As a college intern, Jack Jones built his own field of dreams this summer for a parks and recreation department. And to draw from a famous line in the 1989 movie “Field of Dreams,” the memories were so thick, it was like dipping in magic waters.

“When I was a kid, I used to set up baseball fields with my dad,” said the Beacon College senior from Bethesda, Maryland. “But mostly I would just watch him work. This time, for the internship, I was doing the work, helping set up a field for a softball tournament. We did everything — laid the chalk lines, balanced it out. It was fun and it was a great experience.”

Jones joined more than 40 Beacon students who filled real-world jobs this summer as part of the Career Immersion Program (CIP). The three-week internships immersed them in a range of fields, including hospital human resources, information technology, web design, animal care and rescue, law enforcement, and recreation management.

In its second year, the program placed a majority of the interns in actual workplaces for local companies, according to Theresa Elliott, director of Beacon’s Boven Career Development Center. Last year, because of COVID-19, the interns worked only on campus. This year, the college vetted the participating companies to ensure they were following Centers for Disease Control and Prevention guidelines for protecting their workers during the pandemic.

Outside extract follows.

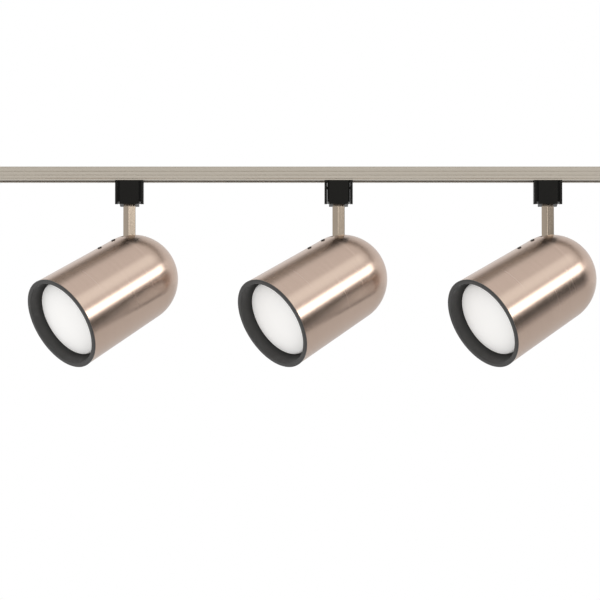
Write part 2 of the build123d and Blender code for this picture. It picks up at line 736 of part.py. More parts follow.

From cultivating basic work skills to navigating workplace relationships, CIP introduces students to a whole new mindset, Elliott said.

“We teach them job skills and employability skills, and provide them a list of what they need to survive on the job,” she said. “Then they go out in the field to work in a job that is as close as possible to their major where they can learn to put it into practice. We think of this as equipping them for adulting, going beyond the everyday things that students usually learn in college.”

For Jones, 21, a human services major, the program has shown him what to expect as he pursues a career in coaching or fitness training.

“It has taught me how the real world works — how to dress professionally, what to say during an interview, and basically how to make sure you don’t mess up,” he said.

Sophomore Owen Siegel, 19, of New York, said the program familiarized him with the day-to-day life and practices of psychological counseling. For his internship, he worked in Beacon’s Counseling Center, providing key insights for a career in psychology.

In the first week alone, he did research on mental disorders in the general population; developed a PowerPoint presentation on celebrities who have gone public about their own mental health issues; wrote a synopsis of a celebrity case study, wrote a paper summarizing an A-to-Z list of mental health coping mechanisms; and helped develop an orientation presentation for new students on campus.

“The best part has been getting to interact with the counselors every day,” he said. “It’s given me the opportunity get to know them, to see what actually makes a good counselor, and how you should present yourself. They gave me a lot of interesting work to do at the center and they were all really helpful. I got a lot of good advice and it’s shown me what counseling is all about.”

Such feedback shows how transformative the internship program can be in the students’ lives, Elliott said.

“They all have a story to share about what they have learned,” she said. “To me, it is so powerful when they get this kind of hands-on experience, especially when it broadens their perspective on what they can do with their degree.”